Stan wyjatkowy na Florydzie

Stan wyjatkowy na Florydzie

Dodano:   /  Zmieniono: 
Stan wyjątkowy ogłoszono w niektórych hrabstwach na południu USA po potężnych i niespodziewanych burzach i tornado, które przetoczyły się w piątek nad środkową częścią Florydy. Zginęło 19 osób, ale ta liczba może się okazać większa.
Ustalenie dokładnej liczby ofiar może zająć kilka dni - mówią przedstawiciele sztabu kryzysowego. Ratownicy przeszukują od piątku zdewastowane przez wichurę budynki. Tożsamości zabitych (13 z miasteczku Paisley i sześć z Lady Lake) nie ujawniono, ale według niektórych doniesień są to nastolatki.

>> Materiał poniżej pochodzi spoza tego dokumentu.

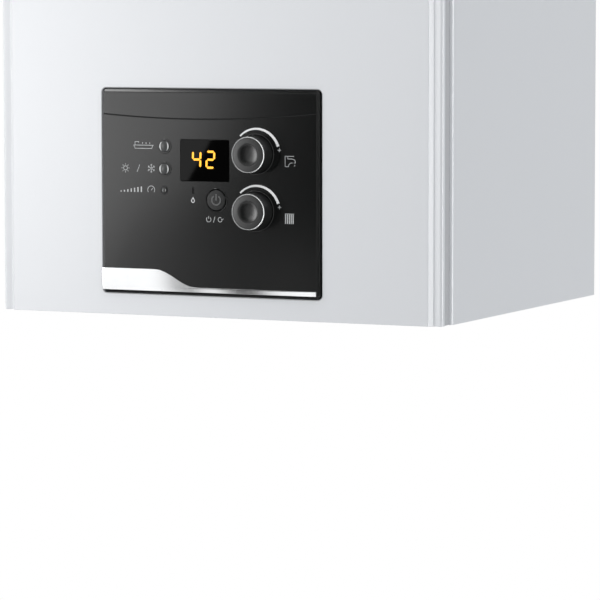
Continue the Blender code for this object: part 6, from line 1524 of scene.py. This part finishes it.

Tornado uderzyło przed świtem, gdy niewiele osób słucha radia czy ogląda telewizję, mało kto wiedział więc o ostrzeżeniu nadanym na kilka minut przed nadejściem zagrożenia. W niektórych miasteczkach włączono syreny alarmowe. Towarzyszący burzom wiatr, którego szybkość przekraczała 220 km na godzinę, burzył domy i porywał samochody. W gruzach legł kościół, wzniesiony w technologii, która miała dać mu odporność na huragany czwartego stopnia. Ludzie pozbawieni dachu nad głową nocowali w schroniskach.

Gubernator Florydy Charlie Crist, który objął urząd przed miesiącem, ocenił zniszczenia jako dramatyczne. Ogłosił stan wyjątkowy w czterech hrabstwach na północ od turystycznego miasta Orlando. Zwrócił się też do prezydenta George'a W. Busha o ogłoszenie stanu klęski żywiołowej na Florydzie.

Według wstępnych szacunków burze zniszczyły 500 budynków i spowodowały straty wartości 80 mln dolarów.

W historii Florydy więcej ofiar śmiertelnych pochłonęło tylko tornado z lutego 1998 roku, gdy zginęło 42 osoby, a w ruinach legło 2600 budynków.